For Delve, the near-term signals—disabling the “book a demo” feature and the disappearance of Insight Partners’ investment narrative—suggest damage control as it engages customers and auditors behind the scenes. For investors, reputational risk looms large. Growth-stage funds often publish investment theses to showcase sector expertise; removing one mid-controversy can indicate a wait-and-see posture as they evaluate exposure and governance.
Context on Compliance Automation and Industry Practices
Security attestations historically consume substantial internal effort, a pain point vendors promise to alleviate. Industry surveys routinely cite “hundreds of hours” spent on readiness—evidence collection, policy drafting, and control testing—particularly for SOC 2 Type II. Platforms that integrate with code repositories, ticketing systems, identity providers, and cloud accounts can materially reduce that lift. The line that must not be crossed is replacing factual, time-bound evidence with invented records.
If Delve’s network truly consists of independent, accredited audit firms, those firms’ methodologies and independence policies will be closely scrutinized. Customers and peers will look for clear separation of responsibilities: the platform gathers and normalizes evidence; auditors design and execute tests; management owns controls. Anything fuzzier risks being labeled “compliance theater.”

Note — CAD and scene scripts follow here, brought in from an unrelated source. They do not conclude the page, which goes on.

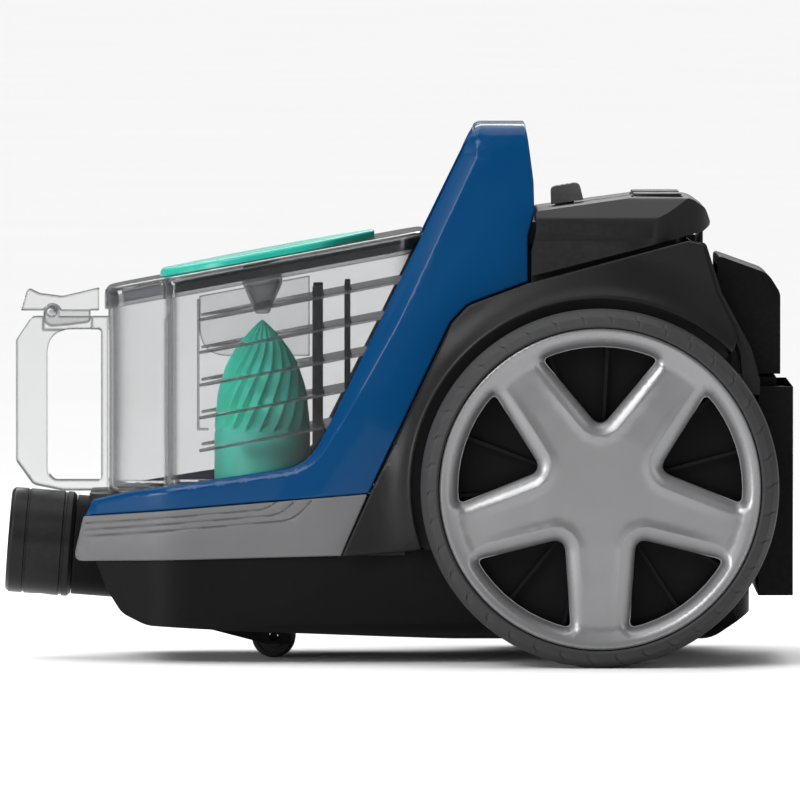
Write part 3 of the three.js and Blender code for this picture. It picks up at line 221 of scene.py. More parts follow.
def prism(points, lo, hi, axis):
    """An outline across an axis, run along it: XZ for y, XY for z, YZ for x."""
    bm = bmesh.new()
    place = PLACE[axis]
    ends = [[bm.verts.new(Vector(place(p[0], p[1], t)) * MM) for p in points] for t in (lo, hi)]
    bm.faces.new(ends[0])
    bm.faces.new(ends[1])
    for i in range(len(points)):
        bm.faces.new((ends[0][i - 1], ends[0][i], ends[1][i], ends[1][i - 1]))
    return object_from(bm)


def slab(corners, y0, y1, steps=7):
    return prism(outline(corners, steps), y0, y1, "y")


def plate(corners, z0, z1, steps=7):
    return prism(outline(corners, steps), z0, z1, "z")


def bar(corners, x0, x1, steps=7):
    return prism(outline(corners, steps), x0, x1, "x")


def box(x0, x1, y0, y1, z0, z1):
    return prism([(x0, z0), (x1, z0), (x1, z1), (x0, z1)], y0, y1, "y")


def round_box(x0, x1, y0, y1, z0, z1, radius):
    """A box whose upright corners are round."""
    corners = [[x0, y0, radius], [x1, y0, radius], [x1, y1, radius], [x0, y1, radius]]
    return plate(corners, z0, z1)


TURN = {
    "x": lambda r, t, c, s: (t, r * c, r * s),
    "y": lambda r, t, c, s: (r * c, t, r * s),
    "z": lambda r, t, c, s: (r * c, r * s, t),
}


def lathe(profile, sides, axis, centre=(0, 0, 0), steps=4):
    """A turned piece from a closed profile of [radius, distance along, corner radius]."""
    bm = bmesh.new()
    turn = TURN[axis]
    rings = []
    for r, t in outline(profile, steps):
        if r < 1e-6:
            rings.append([bm.verts.new((Vector(turn(0, t, 1, 0)) + Vector(centre)) * MM)])
            continue
        angles = [2 * math.pi * k / sides for k in range(sides)]
        rings.append(
            [bm.verts.new((Vector(turn(r, t, math.cos(a), math.sin(a))) + Vector(centre)) * MM)
              for a in angles]
        )
    for i, ring in enumerate(rings):
        last = rings[i - 1]
        if len(ring) == 1 and len(last) == 1:
            continue
        for k in range(sides):
            corners = [last[k % len(last)], last[(k + 1) % len(last)],
                       ring[(k + 1) % len(ring)], ring[k % len(ring)]]
            unique = list(dict.fromkeys(corners))
            bm.faces.new(unique)
    return object_from(bm)


def rod(radius, lo, hi, axis, centre=(0, 0, 0), sides=32, edge=0.0):
    return lathe([[0, lo], [radius, lo, edge], [radius, hi, edge], [0, hi]], sides, axis, centre)


def bake_modifiers(obj):
    graph = bpy.context.evaluated_depsgraph_get()
    made = bpy.data.meshes.new_from_object(obj.evaluated_get(graph))
    old = obj.data
    obj.modifiers.clear()
    obj.data = made
    bpy.data.meshes.remove(old)
    return obj


def combine(operation, first, *tools):
    for tool in tools:
        modifier = first.modifiers.new("combine", "BOOLEAN")
        modifier.operation = operation
        modifier.solver = "EXACT"
        modifier.object = tool
        bake_modifiers(first)
        bpy.data.objects.remove(tool)
    return first


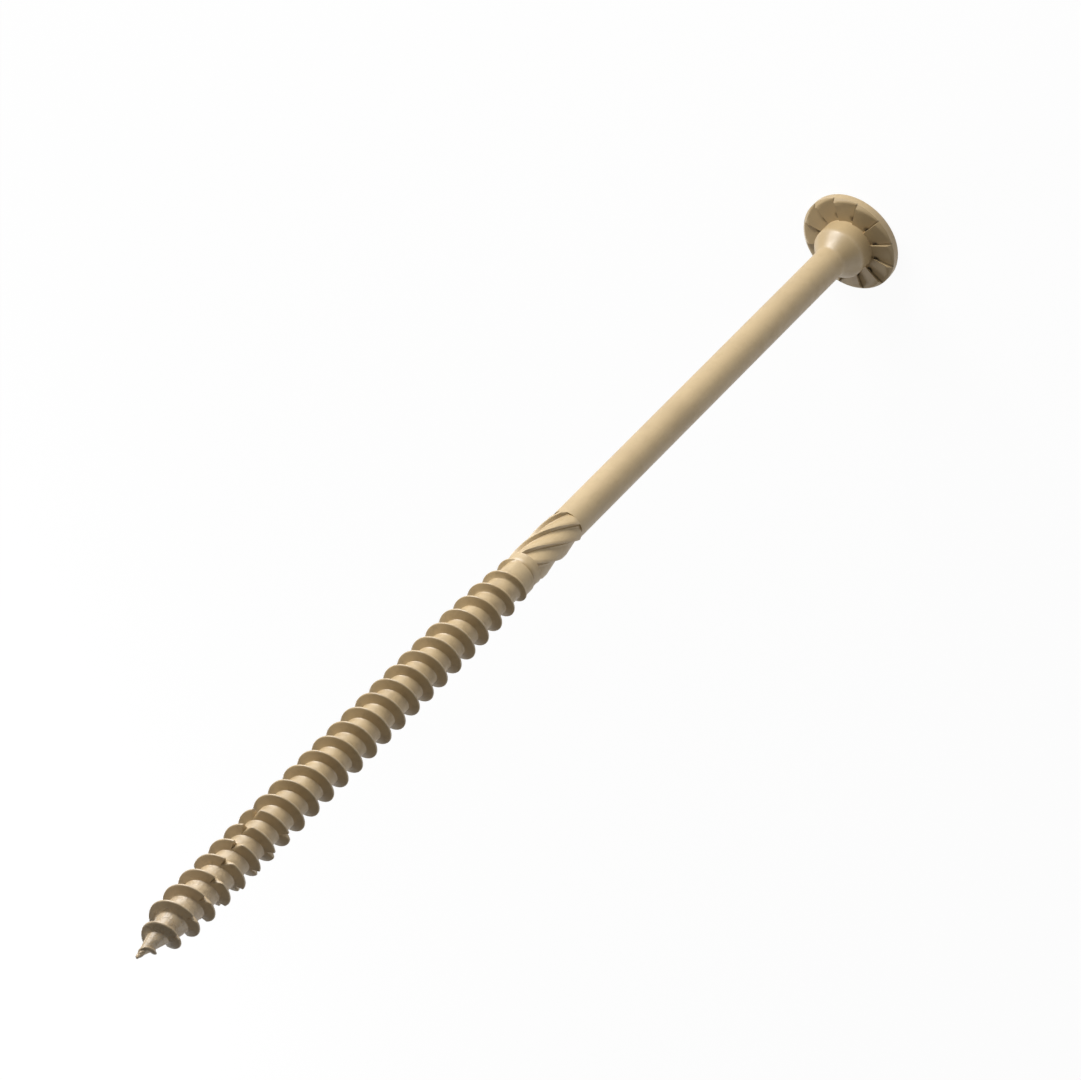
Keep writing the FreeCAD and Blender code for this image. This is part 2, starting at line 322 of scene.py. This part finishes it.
# the wide flat land starts on this turn of the thread, at this share of a turn
LAND_TURN = 26
LAND_START = -1 / 12
LAND_RATIO = 0.78
NOTCHES = 24
NOTCH_TURNS = 9
NOTCH_FIRST = 57.5
NOTCH_STEP = 115.41
NOTCH_FLOOR = 2.8
COLLAR_FOOT = 2.68
COLLAR_RADIUS = 2.92
COLLAR_END = 103.7
FLUTES = 6
FLUTE_START = 104.2
FLUTE_END = 116.5
FLUTE_LEAD = 34.2
FLUTE_RADIUS = 2.5
RIB_RADIUS = 3.1
RIB_HEIGHT = 97.4
NECK_RADIUS = 4.7
HEAD_FACE = 203.2
HEAD_BEVEL = 0.65
TEETH = 12
TOOTH_STEP = math.tau / TEETH
TOOTH_START = math.radians(7.5)
TOOTH_SLOPE = math.tan(math.radians(7.6))
PIT_RADIUS = 5.6
PIT_DEPTH = 0.3
LOBES = 6
LOBE_CENTER = 3.985
LOBE_SCOOP = 1.56
LOBE_POINT = 3.375
RECESS_FLOOR = 200.5
COLUMNS = 120
EVEN = math.tau * np.arange(COLUMNS) / COLUMNS


def wrapped(value, low):
    """The value brought between low and low plus one by whole steps."""
    return (value - low) % 1.0 + low


def thread_radius(form, height, angle):
    """Radius of the threaded part at arrays of heights and angles."""
    pitch = form.pitch * 1000
    crest = form.thread * 500 * np.interp(
        height,
        (0.0, 0.95, 2.9, 4.8, 6.75, 8.7, 11.2, 86.0, 93.6, THREAD_TOP),
        (0.04, 0.1375, 0.3625, 0.645, 0.84, 0.965, 1.0, 1.0, 0.955, 0.812),
    )
    core = form.core * 500 * np.interp(height, (0.0, 3.2, 5.3, 8.6, 13.0), (0.06, 0.4, 0.62, 0.94, 1.0))
    turn = (height - FIRST_CREST) / pitch
    away = np.abs(wrapped(turn - angle / math.tau, -0.5)) * pitch
    half = form.crest * 500
    # straight flanks under a rounded crest
    flank = crest - np.maximum(away - half, 0) / math.tan(FLANK)
    flank -= 0.05 * np.clip(away / half, 0, 1) ** 2
    # a small fillet at the root
    fillet = np.maximum(0.16 - np.abs(flank - core), 0) ** 2 / 0.64
    radius = np.maximum(flank, core) + fillet
    # the last groove fades out into a wide flat land
    share = wrapped(angle / math.tau, LAND_START)
    last = turn - share
    wide = np.maximum(radius, form.thread * 500 * LAND_RATIO)
    land = (last >= LAND_TURN) & (last < LAND_TURN + 0.97)
    groove = (last >= LAND_TURN - 1) & (last < LAND_TURN - 0.03)
    rise = np.clip(share * 8 - 6.333, 0, 1) * groove
    return np.where(land, wide, radius + (wide - radius) * rise)


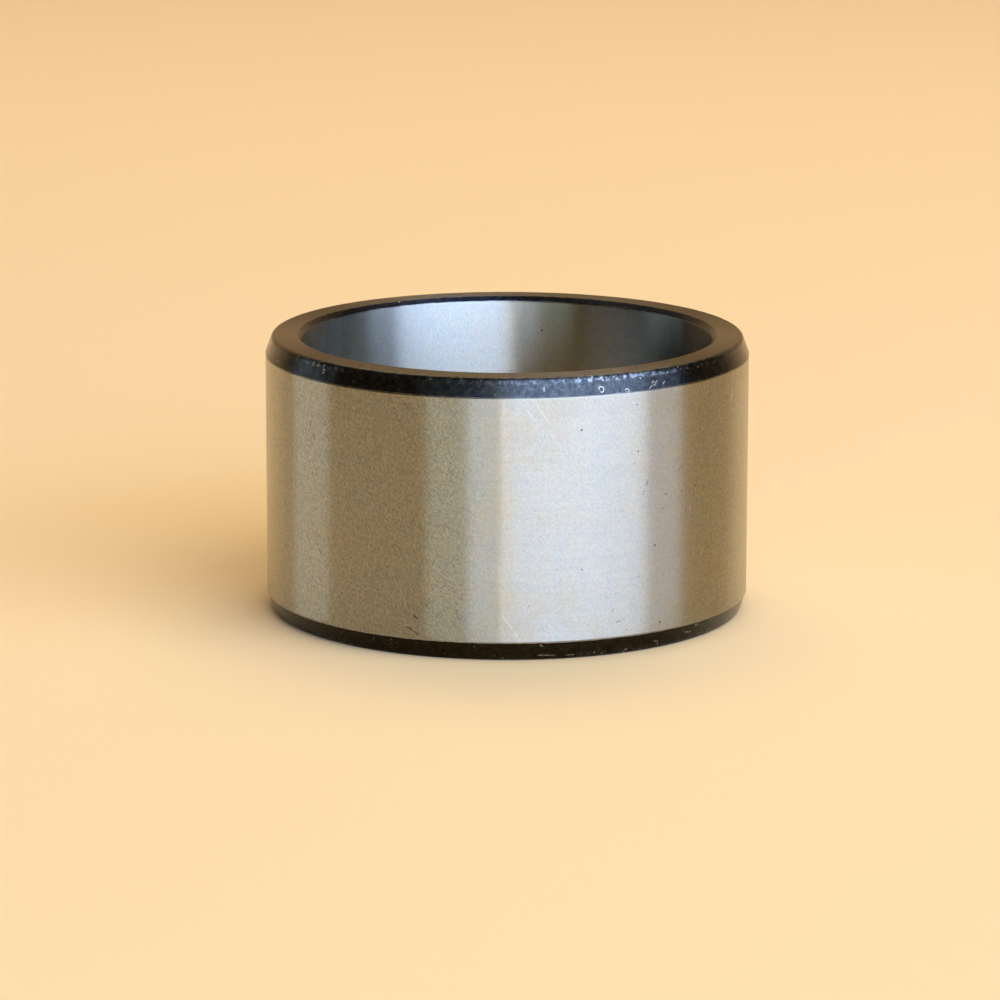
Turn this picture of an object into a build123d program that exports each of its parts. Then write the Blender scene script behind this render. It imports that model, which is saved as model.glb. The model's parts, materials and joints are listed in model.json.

What to Watch Next as Customers and Auditors Respond
Key signals in the coming weeks will include whether named customers publicly affirm or pause their use, whether audit partners clarify their role and independence, and whether Delve publishes a governance roadmap—such as enhanced audit trails, stricter template labeling, or third-party reviews of its evidence pipeline. Regulatory interest is also possible if any marketing claims are deemed misleading under consumer protection standards.
For now, Delve’s business development throttle is clearly pulled back, and investor messaging is in retreat. Whether that proves to be prudent containment or the prelude to deeper fractures will hinge on independent verification—not templates, not claims—of how the platform supports, rather than supplants, real compliance.